Auto-Detect Scanned Pages
Python
from pdf_oxide import PdfDocument
doc = PdfDocument("mixed.pdf")
for i in range(doc.page_count()):
text = doc.extract_text(i)
if len(text.strip()) < 50:
# Likely scanned — use OCR
text = doc.extract_text_ocr(i)
print(f"Page {i + 1} (OCR): {text[:100]}...")
else:
print(f"Page {i + 1} (text): {text[:100]}...")
Rust
use pdf_oxide::PdfDocument;
use pdf_oxide::ocr::{detect_page_type, PageType, OcrEngine, OcrConfig, OcrExtractOptions, extract_text_with_ocr};
let mut doc = PdfDocument::open("mixed.pdf")?;
let engine = OcrEngine::new("det.onnx", "rec.onnx", "dict.txt", OcrConfig::default())?;
for i in 0..doc.page_count() {
let page_type = detect_page_type(&mut doc, i)?;
match page_type {
PageType::NativeText => {
let text = doc.extract_text(i)?;
println!("Page {} (native): {}...", i + 1, &text[..100.min(text.len())]);
}
PageType::ScannedPage => {
let text = extract_text_with_ocr(&mut doc, i, Some(&engine), OcrExtractOptions::default())?;
println!("Page {} (OCR): {}...", i + 1, &text[..100.min(text.len())]);
}
PageType::HybridPage => {
// Has both native text and scanned images — merges both sources
let text = extract_text_with_ocr(&mut doc, i, Some(&engine), OcrExtractOptions::default())?;
println!("Page {} (hybrid): {}...", i + 1, &text[..100.min(text.len())]);
}
}
}
PageType Variants (Rust)
| Variant | Description |
|---|---|
NativeText |
Page has embedded text — no OCR needed |
ScannedPage |
Page is fully scanned (large image, no/minimal text) — full OCR |
HybridPage |
Page has both native text and large scanned images — merges native text with OCR results |
The needs_ocr() helper returns true for both ScannedPage and HybridPage:
use pdf_oxide::ocr::needs_ocr;
if needs_ocr(&mut doc, 0)? {
let text = extract_text_with_ocr(&mut doc, 0, Some(&engine), OcrExtractOptions::default())?;
}
How It Works
- PDF Oxide renders the page to an image internally (at 300 DPI)
- The image is resized according to the detection strategy (
MaxSidefor v3/v4,MinSidefor v5) - DBNet++ text detector locates text regions as quadrilateral bounding boxes
- SVTR text recognizer reads characters from each detected region
- Results are assembled into text with reading-order sorting
- For hybrid pages, OCR text is merged with native text
The entire pipeline runs in-process via ONNX Runtime.
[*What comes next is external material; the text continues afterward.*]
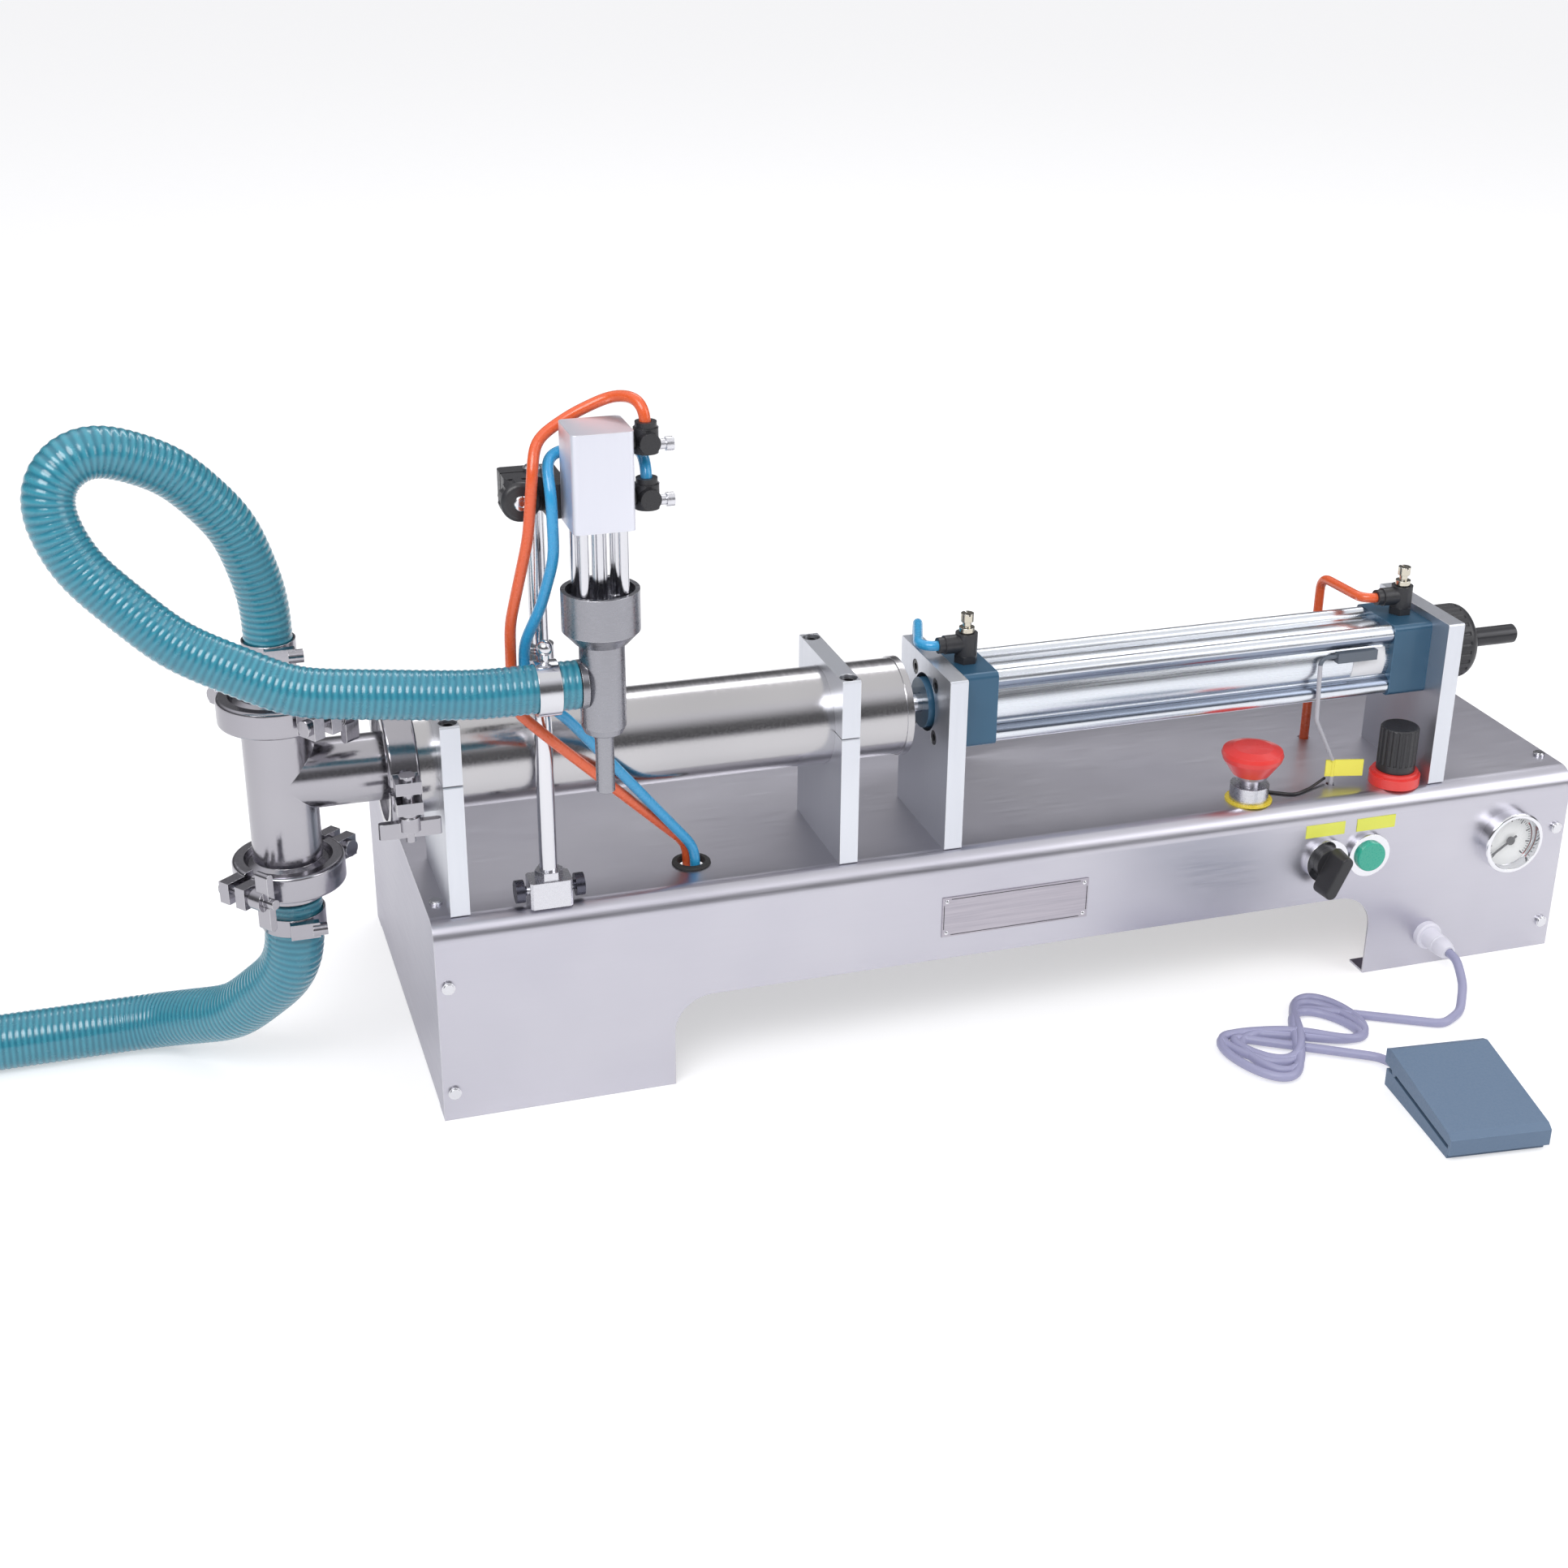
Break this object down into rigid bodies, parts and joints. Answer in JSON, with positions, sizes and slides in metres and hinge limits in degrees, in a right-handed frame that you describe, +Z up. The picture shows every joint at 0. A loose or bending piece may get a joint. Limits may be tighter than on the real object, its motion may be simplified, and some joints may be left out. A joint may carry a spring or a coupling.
{
  "type": "piston liquid filler",
  "caption": "Bench-top pneumatic piston filler: steel case, metering tube and air cylinder in line, tee with ribbed hoses, filling head on a rod, panel controls and foot switch.",
  "frame": {"origin": "on the table, under the middle of the whole outline, hoses and foot switch included; the centre of the steel case is 128.5 mm towards +X and 104.4 mm towards +Y", "axes": "+X along the machine towards the volume wheel, +Y towards the back, +Z up"},
  "size_m": [0.987, 0.4752, 0.4225],
  "materials": {
    "brushed_stainless": "brushed lengthways",
    "polished_stainless": "polished stainless",
    "machined_aluminium": "anodised, satin",
    "nickel_brass": "nickel plated",
    "blue_paint": "satin",
    "black_screws": "black oxide",
    "seal_rubber": "matt",
    "black_plastic": "matt",
    "chrome_bezel": "bright",
    "hose_pvc": "smooth, slightly clear",
    "air_tube": "smooth",
    "red_plastic": "smooth",
    "green_plastic": "smooth",
    "needle_black": "matt",
    "clear_glass": "clear",
    "cable_pvc": "matt",
    "pedal_plastic": "fine grain"
  },
  "bodies": {
    "machine": {"base_cover": "brushed_stainless", "end_plates": "brushed_stainless", "case_screws": "polished_stainless", "socket_screws": "black_screws", "panel_labels": "brushed_stainless", "tube_supports_lower": "machined_aluminium", "tube_supports_upper": "machined_aluminium", "front_cylinder_plate": "machined_aluminium", "rear_cylinder_plate": "machined_aluminium", "metering_tube": "polished_stainless", "cylinder_caps": "blue_paint", "air_barrel": "machined_aluminium", "reed_switch": "black_plastic", "flow_controls": "black_plastic", "cylinder_tubes": "air_tube", "head_air_tubes": "air_tube", "tee_body": "polished_stainless", "clamp_gaskets": "seal_rubber", "clamp_halves": "polished_stainless", "wing_bolts": "polished_stainless", "hose_adaptors": "polished_stainless", "hose_clamps": "polished_stainless", "delivery_hose": "hose_pvc", "suction_hose": "hose_pvc", "stand_rod": "polished_stainless", "rod_foot": "polished_stainless", "estop_body": "black_plastic", "switch_bodies": "chrome_bezel", "gauge_case": "chrome_bezel", "gauge_lens": "clear_glass", "regulator_body": "black_plastic", "pedal_cable": "cable_pvc", "pedal_base": "pedal_plastic", "solenoid_valve": "black_plastic"},
    "piston": {"metering_piston": "polished_stainless", "piston_seals": "seal_rubber", "piston_rod": "polished_stainless", "air_piston": "machined_aluminium"},
    "adjuster_stop": {"adjuster_screw": "black_screws"},
    "adjuster_wheel": {"adjuster_knob": "black_plastic"},
    "front_flow_screw": {"front_needle": "nickel_brass"},
    "rear_flow_screw": {"rear_needle": "nickel_brass"},
    "inlet_valve": {"inlet_poppet": "polished_stainless"},
    "outlet_valve": {"outlet_poppet": "polished_stainless"},
    "head": {"head_bracket": "black_plastic", "hose_clip": "polished_stainless", "head_air_block": "machined_aluminium", "head_posts": "polished_stainless", "valve_cup": "polished_stainless", "valve_body": "polished_stainless", "nozzle_tip": "polished_stainless", "head_flow_controls": "black_plastic"},
    "clamp_knob": {"head_clamp_knob": "black_plastic"},
    "stem": {"valve_stem": "polished_stainless"},
    "emergency_stop": {"estop_button": "red_plastic"},
    "selector": {"selector_knob": "black_plastic"},
    "start_button": {"start_cap": "green_plastic"},
    "pressure_needle": {"gauge_needle": "needle_black"},
    "pressure_knob": {"regulator_knob": "black_plastic"},
    "pedal": {"pedal_plate": "pedal_plastic"}
  },
  "joints": [
    {"name": "filling_stroke", "type": "slide", "parent": "machine", "child": "piston", "axis": [1, 0, 0], "range_m": [0, 0.2]},
    {"name": "volume_wheel", "type": "hinge", "parent": "machine", "child": "adjuster_wheel", "pos_m": [0.4095, 0.0214, 0.204], "axis": [1, 0, 0], "range_deg": [-3600, 0]},
    {"name": "stop_travel", "type": "slide", "parent": "machine", "child": "adjuster_stop", "axis": [1, 0, 0], "range_m": [-0.0301, 0]},
    {"name": "front_flow_turn", "type": "hinge", "parent": "machine", "child": "front_flow_screw", "pos_m": [0.092, 0.0214, 0.227], "axis": [0, 0, 1], "range_deg": [-180, 720]},
    {"name": "rear_flow_turn", "type": "hinge", "parent": "machine", "child": "rear_flow_screw", "pos_m": [0.3825, 0.0214, 0.227], "axis": [0, 0, 1], "range_deg": [-180, 720]},
    {"name": "inlet_valve_lift", "type": "slide", "parent": "machine", "child": "inlet_valve", "axis": [0, 0, 1], "range_m": [0, 0.006]},
    {"name": "outlet_valve_lift", "type": "slide", "parent": "machine", "child": "outlet_valve", "axis": [0, 0, 1], "range_m": [0, 0.006]},
    {"name": "head_height", "type": "slide", "parent": "machine", "child": "head", "axis": [0, 0, 1], "range_m": [-0.06, 0.002], "deforming": ["delivery_hose", "head_air_tubes"]},
    {"name": "head_clamp_turn", "type": "hinge", "parent": "head", "child": "clamp_knob", "pos_m": [-0.1795, -0.0266, 0.366], "axis": [0, -1, 0], "range_deg": [-360, 0]},
    {"name": "nozzle_stem_lift", "type": "slide", "parent": "head", "child": "stem", "axis": [0, 0, 1], "range_m": [0, 0.008]},
    {"name": "emergency_press", "type": "slide", "parent": "machine", "child": "emergency_stop", "axis": [0, 0, -1], "range_m": [0, 0.005], "stiffness_N_per_m": 300},
    {"name": "selector_turn", "type": "hinge", "parent": "machine", "child": "selector", "pos_m": [0.3195, -0.0266, 0.087], "axis": [0, -1, 0], "range_deg": [0, 90]},
    {"name": "start_press", "type": "slide", "parent": "machine", "child": "start_button", "axis": [0, 1, 0], "range_m": [0, 0.003], "stiffness_N_per_m": 200},
    {"name": "gauge_reading", "type": "hinge", "parent": "machine", "child": "pressure_needle", "pos_m": [0.4515, -0.0266, 0.083], "axis": [0, -1, 0], "range_deg": [-190, 80]},
    {"name": "pressure_turn", "type": "hinge", "parent": "machine", "child": "pressure_knob", "pos_m": [0.3745, -0.0076, 0.134], "axis": [0, 0, 1], "range_deg": [-720, 720]},
    {"name": "pedal_press", "type": "hinge", "parent": "machine", "child": "pedal", "pos_m": [0.32784, -0.16078, 0.013], "axis": [0.9945, -0.1045, 0], "range_deg": [0, 2.5]}
  ],
  "couplings": [
    {"joint": "stop_travel", "follows": "volume_wheel", "m_per_rad": 0.00047746}
  ]
}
No external binaries, no subprocess calls, no temporary files.
OCR Configuration
Python
from pdf_oxide import OcrConfig, OcrEngine
# Default (v3/v4)
config = OcrConfig()
# PP-OCRv5 server models
config = OcrConfig(use_v5=True)
# Custom thresholds
config = OcrConfig(
det_threshold=0.5, # Detection confidence (0.0-1.0)
box_threshold=0.7, # Box confidence (0.0-1.0)
rec_threshold=0.6, # Recognition confidence (0.0-1.0)
num_threads=8, # ONNX Runtime threads
max_candidates=500, # Max text regions
)
# v5 with custom thresholds
config = OcrConfig(use_v5=True, det_threshold=0.4, num_threads=8)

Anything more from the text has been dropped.